E’ una vita che la sogno ma non posso permettermela ancora, intanto sogno grazie a voi.
Bellissimo blog complimenti
Marco
Marco se vuoi “sognare” e scoprire i veri USA sei capitato nel posto giusto.
Fai scorta di post e racconti… ti auguro ti poterli usare presto per il tuo primo itinerario USA 😉
Peccato che la Great Mother Road non sia piu’ quella che tutti, chissa per quanto tempo, abbiamo sognato di percorrere, il Viaggio on the road lungo la strada piu famosa del mondo, quella strada che divide in due gli states. Poco resta di quel vecchio asfalto, quasi spariti i vecchi rifornitori, per far spazio alle veloci interstate e a qualche negozietto di souvenir. E’ quasi difficile trovare un insegna orizzontale nell’asfalta “us66” molto piu’ facile trovare “historic us 66” di quella strada resta solo il vecchio fascino purtroppo e qualche miglio , che, se non ben documentati prima, o grazie ad una cartina , difficilmente riusciremo a trovare. Resta solo il MITO di quella strada, che vale comunque la pena percorrere.
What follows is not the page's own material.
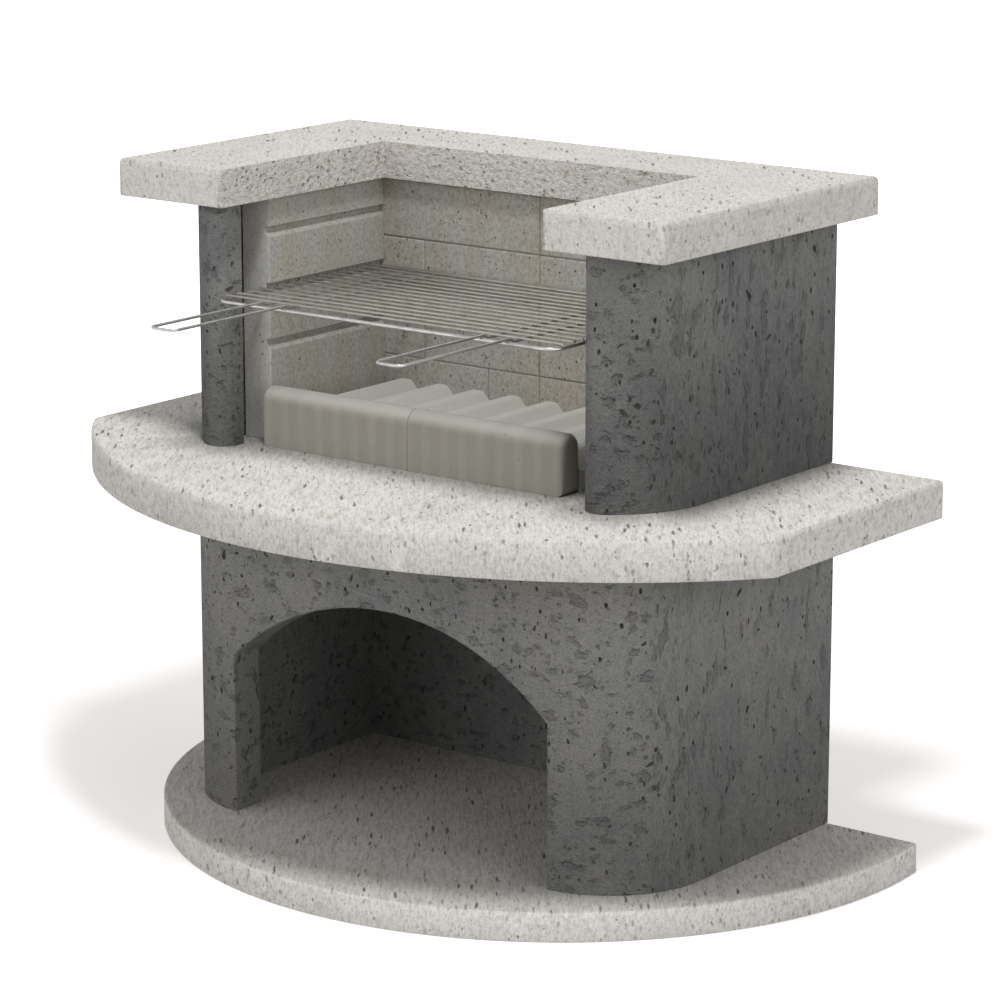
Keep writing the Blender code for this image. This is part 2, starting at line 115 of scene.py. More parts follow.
# Seeds of the random draws of each piece with air holes.
SEEDS = {
    "base_plate": 11,
    "table_plate": 12,
    "cap_plate": 13,
    "arch_front": 21,
    "lower_left_wall": 22,
    "lower_right_wall": 23,
    "lower_back_wall": 24,
    "left_cheek": 31,
    "right_cheek": 32,
    "upper_back_wall": 33,
    "left_lining": 41,
    "right_lining": 42,
    "back_brick_high_1": 50,
    "back_brick_high_2": 51,
    "back_brick_low_1": 52,
    "back_brick_low_2": 53,
    "back_brick_low_3": 54,
    "back_brick_middle_1": 55,
    "back_brick_middle_2": 56,
    "back_brick_middle_3": 57,
}

Place = Callable[[Vector, Vector], bool]
Box = tuple[tuple[float, float, float], tuple[float, float, float]]
Tone = tuple[float, float, float]
Step = tuple[float, float]


class Side(Enum):
    """The two sides of the object, by the sign of X."""

    LEFT = -1
    RIGHT = 1


class Layer(Enum):
    """The random patterns of a material, by how far each is moved, so that no two coincide."""

    PLAIN = 0.0
    GRAIN = 0.13
    MARK_PATCHES = 0.19
    DUST = 0.21
    BLOTCHES = 0.37
    SPECK_PATCHES = 0.4
    SMALL_MARKS = 0.51
    SAND = 0.71
    PITS = 0.83


def tone(red: float, green: float, blue: float) -> tuple[float, float, float, float]:
    """A shader colour from the three numbers, 0 to 255, that a colour picker shows.

    Args:
        red: Red on the screen.
        green: Green on the screen.
        blue: Blue on the screen.

    Returns:
        The colour as linear light, with full alpha.
    """
    shares = [channel / 255 for channel in (red, green, blue)]
    linear = [s / 12.92 if s <= 0.04045 else ((s + 0.055) / 1.055) ** 2.4 for s in shares]
    return (*linear, 1.0)


class Wiring:
    """A tree of shader nodes, which is filled node by node."""

    def __init__(self, tree: bpy.types.NodeTree) -> None:
        """Take over a tree."""
        self.tree = tree

    def node(self, kind: str, feeds: dict | None = None, **settings: object) -> bpy.types.Node:
        """Add a node.

        Args:
            kind: Blender's name of the node type.
            feeds: Values or sockets for the node's inputs, by name or number.
            settings: The node's own properties.

        Returns:
            The new node.
        """
        made = self.tree.nodes.new(kind)
        for key, value in settings.items():
            setattr(made, key, value)
        for key, value in (feeds or {}).items():
            self.feed(made.inputs[key], value)
        return made

    def feed(self, socket: bpy.types.NodeSocket, value: object) -> None:
        """Link a socket into an input, or set the input's own value.

        Args:
            socket: The input.
            value: A node's output, or a plain value.
        """
        if isinstance(value, bpy.types.NodeSocket):
            self.tree.links.new(value, socket)
        else:
            socket.default_value = value

    def maths(self, work: str, first: object, second: object) -> bpy.types.NodeSocket:
        """Join two values by one sum."""
        return self.node("ShaderNodeMath", {0: first, 1: second}, operation=work).outputs[0]

    def times(self, first: object, second: object) -> bpy.types.NodeSocket:
        """Multiply two values."""
        return self.maths("MULTIPLY", first, second)

    def length(self, vector: object) -> bpy.types.NodeSocket:
        """Length of a vector."""
        return self.node("ShaderNodeVectorMath", {0: vector}, operation="LENGTH").outputs["Value"]

    def shown_rays(self) -> bpy.types.NodeSocket:
        """Pick the rays that show the background, in a mirror or through glass too.

        Returns:
            1 for these rays and 0 for others.
        """
        path = self.node("ShaderNodeLightPath").outputs
        seen = self.maths("MAXIMUM", path["Is Camera Ray"], path["Is Glossy Ray"])
        return self.maths("MAXIMUM", seen, path["Is Transmission Ray"])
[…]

Beh, il 75% della vecchia Route 66 è ancora percorribile ed attraversa diversi paesi in cui il tempo sembra essersi davvero fermato (Mc Lean in Texas, Texola in Oklahoma o Galena in Kansas ad esempio).
C’è ancora molto della vecchia Route 66 da percorrere e da vivere, l’importante è partire con le informazioni giuste.
Ruote 66 obiettivo 2022… sto già studiando grazie alle tue preziose indicazioni.